If a worker is an “employee,” the FLSA requires agricultural employers who use 500 “man-days” or more of “agricultural labor” in any calendar quarter of a particular year to pay the agricultural minimum wage to certain agricultural employees in the following calendar year. 29 CFR § 780.305. Man-days are those days during which an employee performs any agricultural labor for not less than one hour. The man-days of all agricultural employees count in the 500 man-days test, except those generated by members of an incorporated employer’s immediate family. 29 U.S.C. § 203(e)(3). Five hundred man-days is roughly equivalent to seven workers working five and one-half days per week for thirteen weeks (5.5 x 7 x 13 = 501 man-days). Under the FLSA, “agriculture” is defined broadly. See 29 U.S.C. § 203(f). For related entities, where not all of the entities involve an agricultural trade or business, the question is whether the business operations are so intertwined that they constitute a single agricultural enterprise that is exempt from the minimum wage rules. See, e.g., Ares v. Manuel Diaz Farms, Inc., 318 F.3d 1054 (11th Cir. 2003).

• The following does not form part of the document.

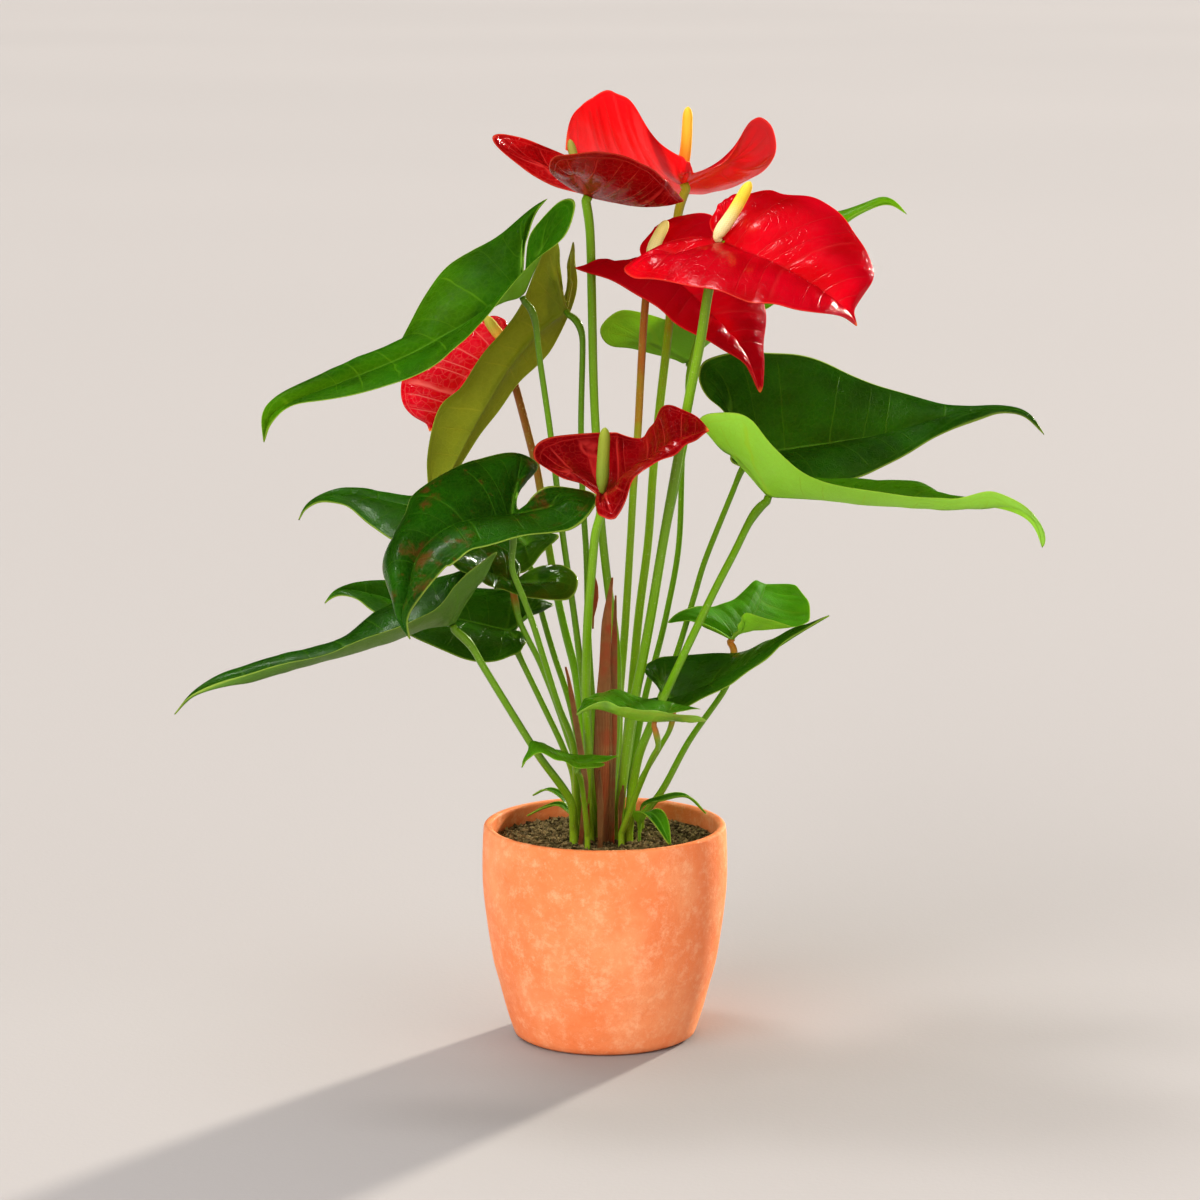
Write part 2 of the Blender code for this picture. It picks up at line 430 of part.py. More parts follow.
def sheet_object(name, verts, triangles, thickness, colour, roughness):
    """A thin shell: an open surface in millimetres, given its thickness by Solidify."""
    mesh = bpy.data.meshes.new(name)
    mesh.from_pydata([tuple(float(c) * MM for c in v) for v in verts], [], triangles)
    mesh.shade_smooth()
    thing = place_node(name, mesh, colour, roughness)
    shell = thing.modifiers.new("thickness", "SOLIDIFY")
    shell.thickness = thickness * MM
    shell.offset = 0
    return thing


def turned_object(name, profile, colour, sides):
    """A solid of revolution: a (radius, height) line from the axis, down its outside, to the axis."""
    mesh = bpy.data.meshes.new(name)
    steps = [(k, k + 1) for k in range(len(profile) - 1)]
    mesh.from_pydata([(radius * MM, 0, height * MM) for radius, height in profile], steps, [])
    thing = place_node(name, mesh, colour, 0.7)
    turn = thing.modifiers.new("turn", "SCREW")
    turn.steps = turn.render_steps = sides
    turn.use_merge_vertices = True
    turn.merge_threshold = 0.00005
    turn.use_smooth_shade = True
    return thing


def pot_inner_radius(height):
    """Inside radius of the pot at a height."""
    heights = [z for z, _ in POT_OUTSIDE]
    radii = [r for _, r in POT_OUTSIDE]
    return float(np.interp(height, heights, radii)) - POT_WALL


def build_pot():
    """The terracotta pot: rounded foot, swelling wall, soft lip and a closed floor."""
    lip = POT_OUTSIDE[-1][1] - POT_WALL / 2
    floor = [(0, POT_FLOOR), (pot_inner_radius(POT_FLOOR) - 3, POT_FLOOR)]
    inside = [(pot_inner_radius(z), z) for z in (11, 20, 35, 55, 75, 95, 108, 117.4)]
    rim = [(lip - 1.2, POT_HEIGHT - 0.2), (lip, POT_HEIGHT), (lip + 1.2, POT_HEIGHT - 0.2)]
    outside = [(radius, height) for height, radius in reversed(POT_OUTSIDE)]
    return turned_object("pot", floor + inside + rim + outside + [(0, 0)], (0.90, 0.36, 0.14), POT_SIDES)


def build_soil(holes):
    """The soil plug with one plain round hole for every stalk."""
    levels = (SOIL_EDGE_HEIGHT, 108, 95, 75, 55, 35, 20, 11)
    side = [(pot_inner_radius(z) - SOIL_GAP, z) for z in levels]
    foot = [(side[-1][0] - 4, POT_FLOOR + SOIL_GAP), (0, POT_FLOOR + SOIL_GAP)]
    soil = turned_object("soil", SOIL_TOP + side + foot, (0.10, 0.07, 0.04), POT_SIDES // 2)
    cut = soil.modifiers.new("holes", "BOOLEAN")
    cut.operation = "DIFFERENCE"
    cut.solver = "EXACT"
    cut.object = drills(holes)


def drills(holes):
    """One upright round cutter for every (x, y, radius) in the list, all in one object."""
    work = bmesh.new()
    for x, y, radius in holes:
        reach = (radius + HOLE_CLEARANCE) / math.cos(math.pi / STALK_SIDES) * MM
        middle = Matrix.Translation((x * MM, y * MM, (HOLE_DEPTH_LEVEL + 10) * MM))
        bmesh.ops.create_cone(work, cap_ends=True, segments=STALK_SIDES, radius1=reach, radius2=reach,
                              depth=20 * MM, matrix=middle)
    mesh = bpy.data.meshes.new("drills")
    work.to_mesh(mesh)
    work.free()
    cutter = bpy.data.objects.new("drills", mesh)
    cutter.hide_render = True
    cutter.display_type = "WIRE"
    bpy.data.collections[CUTTERS].objects.link(cutter)
    return cutter


def lobe_turn(edge, start, ahead):
    """Share of the edge's length, from the notch, that lies behind the stalk."""
    back = (edge - start) @ ahead
    behind = [i for i, b in enumerate(back) if b <= 0]
    return min(max((behind[-1] if behind else 0) / (len(edge) - 1), 0.12), 0.62)


def rib_ends(edge, spine, first):
    """Points of the edge that the midrib's ribs reach, each a little ahead of its foot."""
    ends, last = [], len(edge) - 1
    for k in range(1, len(spine) - 1):
        ahead = spine[k + 1] - spine[k - 1]
        ahead /= np.linalg.norm(ahead)
        slant = 0.4 * min(1, k / 3)
        room = last - (len(spine) - 1 - k)
        place = min(first + 1, room)
        while place < room:
            reach = edge[place] - spine[k]
            forward = float(reach @ ahead)
            if forward >= slant * math.sqrt(max(float(reach @ reach) - forward ** 2, 0)):
                break
            place += 1
        first = place
        ends.append(place / last)
    return ends + [1.0]


def blade_sheet(shape):
    """Points and triangles of a blade's middle surface.

    Ribs run from the middle of each lobe, then from the midrib, out to the edge. `arch` lifts
    (or, below zero, sags) the left and right halves between the veins and the edge, in mm.
    """
    mid, (columns, rows), arch = shape["mid"], shape["grid"], shape["arch"]
    root = max(1, round(columns / 16))
    cap = round(columns * 5 / 16)
    fan = 2 * root + cap
    spine = even_steps(smooth_line(mid, 60), np.linspace(0, 1, columns - fan + 1) ** 1.12)
    ahead = spine[min(3, len(spine) - 1)] - spine[0]
    ahead /= np.linalg.norm(ahead)
    verts, grid, bulge = [spine[0]], {}, {}
    spine_ids = [0]
    for place in spine[1:]:
        spine_ids.append(len(verts))
        verts.append(place)
    for side, lift in (("left", arch[0]), ("right", arch[1])):
        edge = smooth_line(shape[side] + [mid[-1]], 200)
        turn = lobe_turn(edge, spine[0], ahead)
        heart = (edge[:int(turn * 200) + 1].mean(axis=0) * 2 + spine[0]) / 3
        edge = even_steps(edge, np.concatenate([
            np.linspace(0, 0.22 * turn, root + 1), np.linspace(0.22 * turn, 0.82 * turn, cap + 1)[1:],
            np.linspace(0.82 * turn, turn, root + 1)[1:], rib_ends(edge, spine, int(turn * 200))]))
        feet = [0]
        for k in range(1, root + 1):
            feet.append(len(verts))
            verts.append(spine[0] + (heart - spine[0]) * k / root)
        feet = feet + [feet[-1]] * (cap - 1) + feet[::-1] + spine_ids[1:]
        for k in range(columns + 1):
            foot = verts[feet[k]]
            grid[side, k, 0] = feet[k]
            ease = min(1, 0.25 + k / fan) * min(1, (columns - k) / 3)
            for j in range(1, rows + 1):
                w = j / rows
                if k == columns:
                    grid[side, k, j] = spine_ids[-1]
                elif k == 0 and side == "right":
                    grid[side, k, j] = grid["left", k, j]
                else:
                    grid[side, k, j] = len(verts)
                    verts.append(foot + (edge[k] - foot) * w)
                    if k and j < rows:
                        bulge[len(verts) - 1] = lift * 4 * w * (1 - w) * ease
    triangles = []
    for side in ("left", "right"):
        for k in range(columns):
            near = [grid[side, k, j] for j in range(rows + 1)]
            far = [grid[side, k + 1, j] for j in range(rows + 1)]
            for j in range(rows):
                for a, b, c in ((near[j], near[j + 1], far[j + 1]), (near[j], far[j + 1], far[j])):
                    if len({a, b, c}) == 3:
                        triangles.append((a, b, c) if side == "right" else (a, c, b))
    fixed = set(spine_ids) | {point for (_, k, j), point in grid.items() if k == 0 or k > fan or j == rows}
    verts = relaxed(np.array(verts), triangles, fixed)
    lifts = np.zeros(len(verts))
    for i, amount in bulge.items():
        lifts[i] = amount
    verts = verts + sheet_normals(verts, triangles) * lifts[:, None]
    return verts, triangles


def relaxed(verts, triangles, fixed, rounds=4):
    """Lets the free points settle between their neighbours, like a stretched film."""
    pairs = sorted({(a, b) for t in triangles for a, b in zip(t, t[1:] + t[:1])}
                   | {(b, a) for t in triangles for a, b in zip(t, t[1:] + t[:1])})
    one, other = np.array(pairs).T
    count = np.bincount(one, minlength=len(verts))[:, None]
    free = np.array([i not in fixed for i in range(len(verts))])
    for _ in range(rounds):
        total = np.zeros_like(verts)
        np.add.at(total, one, verts[other])
        verts = np.where(free[:, None], total / count, verts)
    return verts


def sheet_normals(verts, triangles):
    """Upper-side direction at each point, weighted by triangle size."""
    normals = np.zeros_like(verts)
    for a, b, c in triangles:
        way = np.cross(verts[b] - verts[a], verts[c] - verts[a])
        for i in (a, b, c):
            normals[i] += way
    return normals / np.maximum(np.linalg.norm(normals, axis=1, keepdims=True), 1e-9)


def build_blade(name, shape, colour):
    """A leaf blade or a spathe as one thin shell."""
    verts, triangles = blade_sheet(shape)
    return sheet_object(name, verts, triangles, BLADE_THICKNESS, colour, 0.35)


def taper(share, radii):
    """Radius of a stalk at a share of its length: top, middle and foot radius."""
    return float(np.interp(share, (0, 0.5, 0.93, 1), (radii[0], radii[1], radii[2], radii[2])))


def tube_object(name, line, radii, colour):
    """A round stalk along a line, made by a bevelled curve with closed ends."""
    curve = bpy.data.curves.new(name, "CURVE")
    curve.dimensions = "3D"
    curve.bevel_depth = MM
    curve.bevel_resolution = 2
    curve.use_fill_caps = True
    spline = curve.splines.new("POLY")
    spline.points.add(len(line) - 1)
    for point, place, radius in zip(spline.points, line, radii):
        point.co = (*(float(c) * MM for c in place), 1)
        point.radius = radius
    return place_node(name, curve, colour, 0.45)


def attachment(shape):
    """Where a blade meets its stalk and which way its upper side faces there."""
    verts, triangles = blade_sheet(shape)
    return verts[0], sheet_normals(verts, triangles)[0]


def build_stalk(name, shape):
    """The petiole or peduncle under a blade, a hair's gap below it, its foot upright in the soil."""
    place, up = attachment(shape)
    top = place - up * (BLADE_THICKNESS / 2 + JOINT_GAP)
    neck = top - up * 2.4
    x, y = shape["foot"]
    path = smooth_line([neck] + shape["stalk"] + [(x, y, SOIL_CLEAR_LEVEL)], STALK_STEPS)
    line = np.vstack([top, path, (x, y, STALK_FOOT_LEVEL)])
    shares = np.linspace(0, 1, len(path))
    radii = [0.6] + [taper(share, shape["radii"]) for share in shares] + [shape["radii"][2]]
    return tube_object(name, line, radii, STALK_GREEN)


def build_spadix(name, flower):
    """The finger-like flower spike standing on the spathe, narrowed where it meets it."""
    place, up = attachment(flower)
    base = place + up * (BLADE_THICKNESS / 2 + 2 * JOINT_GAP)
    line = smooth_line([base, base + up * 2.5] + flower["spadix"], 40)
    length = np.linalg.norm(np.diff(line, axis=0), axis=1).sum()
    neck = [mark * min(1, length / 30) for mark in (0, 2.0, 4.5, 8)]
    middle = [0.35 * length, 0.55 * length, 0.7 * length]
    marks = neck + middle + [length - 5, length - 2, length - 0.6, length]
    shares = (0.1, 0.28, 0.55, 0.9, 1.0, 0.99, 0.95, 0.86, 0.70, 0.46, 0.2)
    line = even_steps(line, [mark / length for mark in marks])
    return tube_object(name, line, [flower["spadix_radius"] * share for share in shares], SPADIX_YELLOW)


def strip_object(name, line, half_widths, lift, thickness, colour):
    """A narrow thin strip along a line, dished a little across."""
    verts, triangles = [], []
    last = len(line) - 1
    side = np.cross(line[last] - line[0], (0, 0, 1))
    side = side / np.linalg.norm(side)
    for k, (place, width) in enumerate(zip(line, half_widths)):
        up = np.cross(side, line[min(k + 1, last)] - line[max(k - 1, 0)])
        up = up / np.linalg.norm(up) * lift * width
        verts += [place - side * width + up, place, place + side * width + up]
        if k < last:
            for a in (3 * k, 3 * k + 1):
                triangles += [(a, a + 1, a + 4), (a, a + 4, a + 3)]
    return sheet_object(name, np.array(verts), triangles, thickness, colour, 0.4)


def build_low_leaf(name, leaf):
    """A small young leaf low at the crown, blade and stalk in one."""
    x, y = leaf["foot"]
    line = smooth_line([(x, y, SOIL_CLEAR_LEVEL)] + leaf["mid"], 9)
    line = np.vstack([(x, y, STALK_FOOT_LEVEL + 3), line])
    widths = [LOW_LEAF_STALK, LOW_LEAF_STALK]
    for k in range(1, 10):
        bow = math.sin(math.pi * (max(k / 9 - 0.15, 0) / 0.85) ** 0.8)
        widths.append(max(LOW_LEAF_STALK + (leaf["half_width"] - LOW_LEAF_STALK) * bow, 0.5))
    return strip_object(name, line, widths, 0.25, LOW_LEAF_THICKNESS, LEAF_GREEN)


def build_sheath(name, sheath):
    """A dry papery sheath standing among the stalks."""
    line = smooth_line(sheath["line"][1:], 2 * len(sheath["line"]) - 3)
    line = np.vstack([sheath["line"][0], line])
    along = np.linspace(0, 1, len(line))
    widths = np.interp(along, np.linspace(0, 1, len(sheath["half_widths"])), sheath["half_widths"])
    return strip_object(name, line, widths, -0.3, SHEATH_THICKNESS, SHEATH_BROWN)


def stalk_holes():
    """Place and radius of every hole in the soil."""
    holes = [(*shape["foot"], shape["radii"][2]) for shape in (*LEAVES.values(), *FLOWERS.values())]
    holes += [(*leaf["foot"], LOW_LEAF_STALK + 0.4) for leaf in LOW_LEAVES.values()]
    for sheath in SHEATHS.values():
        x, y, _ = sheath["line"][0]
        holes.append((x, y, sheath["half_widths"][0] + 0.6))
    return holes


def build_plant():
    """Every node of the plant and its pot."""
    fresh_scene()
    build_pot()
    build_soil(stalk_holes())
    for name, leaf in LEAVES.items():
        build_blade(name, leaf, LEAF_GREEN)
        build_stalk(name.replace("leaf", "petiole"), leaf)
    for name, flower in FLOWERS.items():
        build_blade(name, flower, SPATHE_RED)
        build_stalk(name.replace("spathe", "peduncle"), flower)
        build_spadix(name.replace("spathe", "spadix"), flower)
    for name, leaf in LOW_LEAVES.items():
        build_low_leaf(name, leaf)
    for name, sheath in SHEATHS.items():
        build_sheath(name, sheath)


build_plant()
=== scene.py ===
"""Looks of a red anthurium growing in a terracotta pot.

The blades, stalks and strips repeat the numbers of the part, in millimetres, and are laid out
here on a much finer grid. Every blade is given by its midrib and by its left and right edges,
as seen from its upper face with the tip pointing up.
"""

import math
import random

import bpy
import numpy as np
from mathutils import Euler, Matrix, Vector


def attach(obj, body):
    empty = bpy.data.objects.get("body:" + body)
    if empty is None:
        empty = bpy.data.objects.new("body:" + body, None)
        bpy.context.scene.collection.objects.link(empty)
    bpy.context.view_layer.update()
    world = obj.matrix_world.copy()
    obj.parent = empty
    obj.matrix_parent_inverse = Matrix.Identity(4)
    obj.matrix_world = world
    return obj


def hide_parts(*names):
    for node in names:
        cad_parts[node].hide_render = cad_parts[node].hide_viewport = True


MM = 0.001

# pot: height and outside radius, then the wall
POT_OUTSIDE = [(0, 48.6), (1.6, 50.2), (14, 54.3), (28, 58.0), (42, 61.7), (56, 64.0), (70, 65.9),
               (84, 67.3), (97, 67.6), (110, 67.3), (117.4, 66.8)]
POT_FOOT = [(0, 0), (40, 0), (47.4, 0.1)]
POT_HEIGHT = 119
POT_WALL = 4.5
POT_LIP_RISE = 1.7
POT_FLOOR = 7
POT_SIDES = 128

# soil: distance from the middle and height of its surface, then lumps and crumbs
SOIL_TOP = [(0, 113.4), (18, 113.0), (34, 111.6), (50, 110.2), (62.5, 109.5)]
SOIL_EDGE_HEIGHT = 109.5
SOIL_RINGS = 34
SOIL_SIDES = 120
SOIL_SINK = 1.3
CRUMBS = 2600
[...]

Other agricultural exceptions from the minimum wage requirement include persons that are: (1) members of the employer’s immediate family, unless the farm is incorporated; (2) local hand-harvest, piece-rate workers who come to the farm from their permanent residences each day, but only if such workers were employed less than 13 weeks in agriculture in the preceding year; (3) children age 16 and under whose parents are migrant workers, and who are employed as hand-harvest piece-rate workers on the same farm as their parents, provided that they receive the same piece-rate as other workers; and (4) employees engaged in range production of livestock. 29 U.S.C. § 213(a)(6). A higher monthly wage rate applies to a “ranch hand” who does not work in a remote location and works regular hours. See, e.g., Mencia v. Allred, 808 F.3d 463 (10th Cir. 2015).
Overtime Pay
If a worker is classified as an “employee,” the FLSA requires payment of at least one and one-half times an employee’s regular rate for work over 40 hours in a week. However, an exemption denies persons employed in agriculture the benefit of mandatory overtime payment. 29 U.S.C. § 213(b)(12). Again, for this purpose, “agriculture” is defined broadly, and the 500 man-days test is not relevant. There are also certain workers that are exempt from being paid for hours worked that exceed 40 hours in a week. Included in this category are those “executive” workers whose primary duties are supervisory, and the worker supervises two or more employees. Also included are workers that fall in the “administrative” category who provide non-manual work related to the management of the business. Also exempt are those workers defined as “professional” whose job is education-based and requires advanced knowledge. Many larger farming and ranching operations have employees that will fit in at least one of these three categories.
Income Tax Withholding
For employees, the employer must withhold federal (and state) income tax. The withholding of tax from an individual’s wages is “treatment” of the individual as an employee. See, e.g., Priv. Ltr. Rul. 8323004 (Feb. 21, 1983). Also, it’s not possible to retroactively change the “treatment” of the workers as employees by filing Forms 941c (the Form for correcting withholding information) and requesting a refund of FICA taxes. Even assuming the farmer could do so, the farmer would be prevented from claiming workers as nonemployees for years he did not file the proper federal information tax returns. Likewise, “Section 530 relief” is not available to those taxpayers who did treat workers as employees by filing Forms 943 and withholding FICA taxes. It also doesn’t apply to those who treated workers as employees as a result of past audits.
Misclassification
One of the biggest risks in hiring “independent contractors” is misclassification because it can result in violations of wage, tax, and employment laws. Penalties can also be imposed for failing to timely deposit payroll taxes. Fines from the U.S. Department of Labor (DOL), IRS, and state agencies could total thousands of dollars. Farmers can be held responsible for paying back-taxes and interest on employee’s wages as well as FICA taxes that were not originally withheld. Failure to make these payments can result in additional fines. If the misclassification is found to be intentional, criminal penalties can apply. In addition, for employees, an employer must keep Form I-9 on record for each employee to establish employment eligibility.
Conclusion
Careful thought must be given to the proper classification of ag workers. The issue is particularly acute with respect to seasonal ag workers. Misclassifying can lead to serious consequences.